**SUPPLIED INFORMATION**
*****
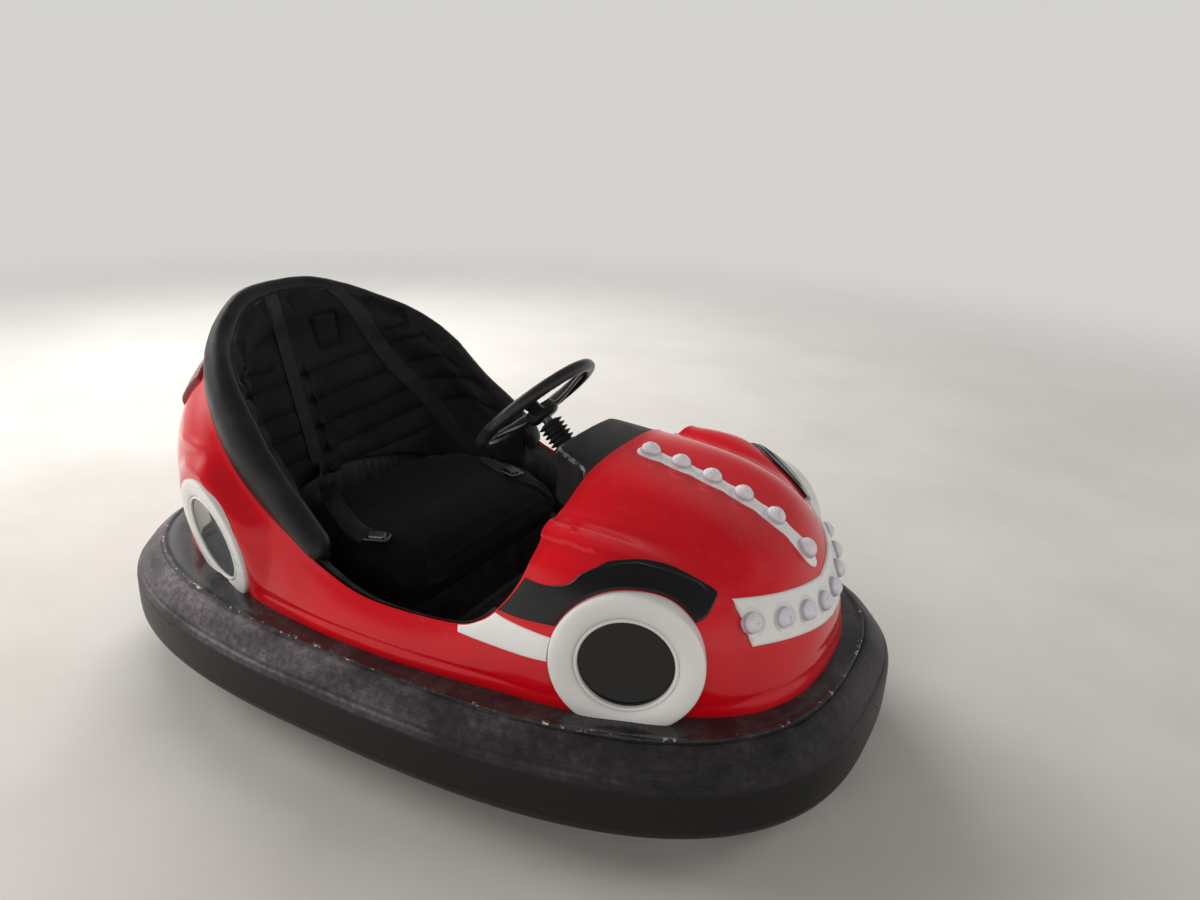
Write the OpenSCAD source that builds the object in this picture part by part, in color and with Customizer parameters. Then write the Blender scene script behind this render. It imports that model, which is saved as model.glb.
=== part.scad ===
// Two-seat fairground bumper car with an inflated rubber bumper ring.
// Millimetres. +X is forward, +Y is left, +Z is up, and the floor is Z = 0.

/* [Bumper] */
// Length over the rubber bumper
bumper_len = 1930; // [1760:10:2100]
// Width over the rubber bumper
bumper_w = 1200; // [1140:10:1300]
// Squareness of the plan outline, where 2 is an ellipse
plan_power = 2.72; // [2.5:0.02:3.2]
// Height of the bumper's underside above the floor
bumper_low = 84; // [74:1:100]
// Height of the bumper's section
bumper_h = 182; // [170:1:186]
// Thickness of the bumper's section, seen from above
bumper_t = 70; // [60:1:85]

/* [Chassis] */
// Width of the rim's top flange
flange_w = 86; // [82:1:92]
// Thickness of the rim's sheet
rim_t = 4; // [3:0.5:6]
// Height of the floor pan's underside
pan_z = 168; // [160:1:174]
// Thickness of the floor pan
pan_t = 4; // [3:0.5:6]
// Side of the chassis rails
rail_w = 36; // [30:1:44]
// Distance of each rail from the centreline
rail_y = 230; // [200:5:250]

/* [Body shell] */
// Least distance of the shell's foot from the bumper's outside
shell_inset = 106; // [100:1:110]
// Thickness of the shell
shell_t = 5; // [4:0.5:7]
// Distance of the bonnet's rear edge from the bumper's front
cowl_in = 620; // [600:5:640]
// Distance of the back of the opening from the bumper's rear
back_in = 240; // [220:5:260]
// Height of the bonnet at its rear edge
hood_z = 650; // [620:5:680]
// Height of the door sill
sill_z = 368; // [350:1:385]
// Height of the shell behind the seat
back_z = 766; // [720:2:800]
// Distance of the sill's edge from the bumper's outside
open_in = 145; // [138:1:155]

/* [Seat] */
// Height of the top of the seat cushion
seat_z = 405; // [370:5:430]
// Thickness of the seat cushion
cushion_t = 130; // [100:5:150]
// Length of the seat cushion
cushion_len = 440; // [380:5:470]
// Width of the seat cushion
cushion_w = 650; // [560:10:680]
// Thickness of the backrest's padding
back_t = 40; // [30:1:55]
// Width of the padded roll round the back
roll_w = 62; // [55:1:75]
// Height of the padded roll over the shell's edge
roll_h = 115; // [80:1:130]
// Width of the harness webbing
strap_w = 46; // [38:1:52]

/* [Steering] */
// Radius of the steering wheel to the middle of its rim
wheel_r = 150; // [130:1:170]
// Thickness of the steering wheel's rim
grip_d = 29; // [24:1:34]
// Distance of the steering wheel's centre behind the bonnet's rear edge
wheel_back = 233; // [215:1:255]
// Height of the steering wheel's centre
wheel_z = 698; // [680:1:720]
// Diameter of the steering shaft
shaft_d = 24; // [18:1:28]
// Diameter of the steering column
column_d = 46; // [40:1:54]

/* [Wheels] */
// Diameter of the drive tyre
drive_d = 200; // [180:2:210]
// Width of the drive tyre
drive_w = 50; // [40:1:54]
// Diameter of each rear tyre
rear_d = 150; // [130:2:154]
// Width of each rear tyre
rear_w = 40; // [30:1:46]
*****
**CHALLENGE**
Emit, unaltered, the lines from the top of the listing down through the line that holds "bumper_t = 70; // [60:1:85]"; emit nothing else.

**COMPLETE OUTPUT**
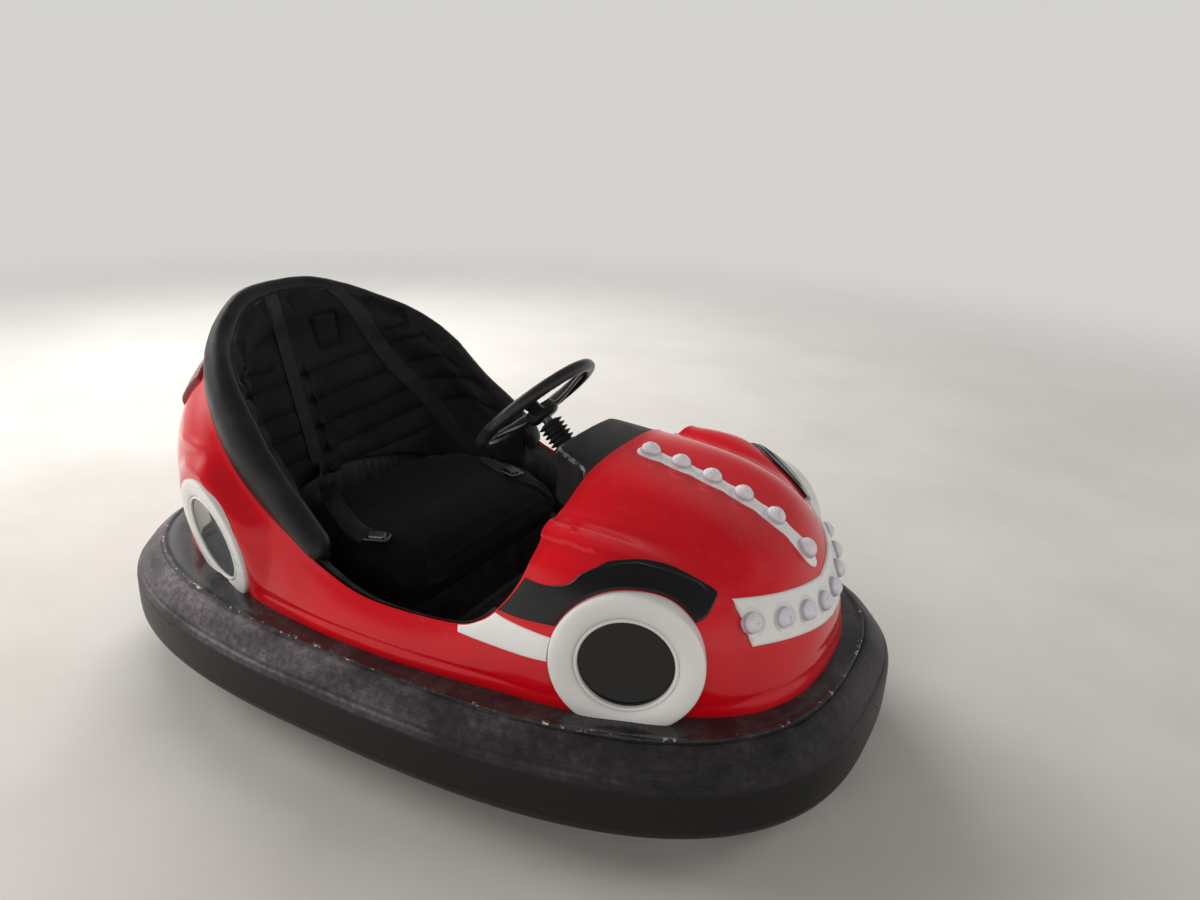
Write the OpenSCAD source that builds the object in this picture part by part, in color and with Customizer parameters. Then write the Blender scene script behind this render. It imports that model, which is saved as model.glb.
=== part.scad ===
// Two-seat fairground bumper car with an inflated rubber bumper ring.
// Millimetres. +X is forward, +Y is left, +Z is up, and the floor is Z = 0.

/* [Bumper] */
// Length over the rubber bumper
bumper_len = 1930; // [1760:10:2100]
// Width over the rubber bumper
bumper_w = 1200; // [1140:10:1300]
// Squareness of the plan outline, where 2 is an ellipse
plan_power = 2.72; // [2.5:0.02:3.2]
// Height of the bumper's underside above the floor
bumper_low = 84; // [74:1:100]
// Height of the bumper's section
bumper_h = 182; // [170:1:186]
// Thickness of the bumper's section, seen from above
bumper_t = 70; // [60:1:85]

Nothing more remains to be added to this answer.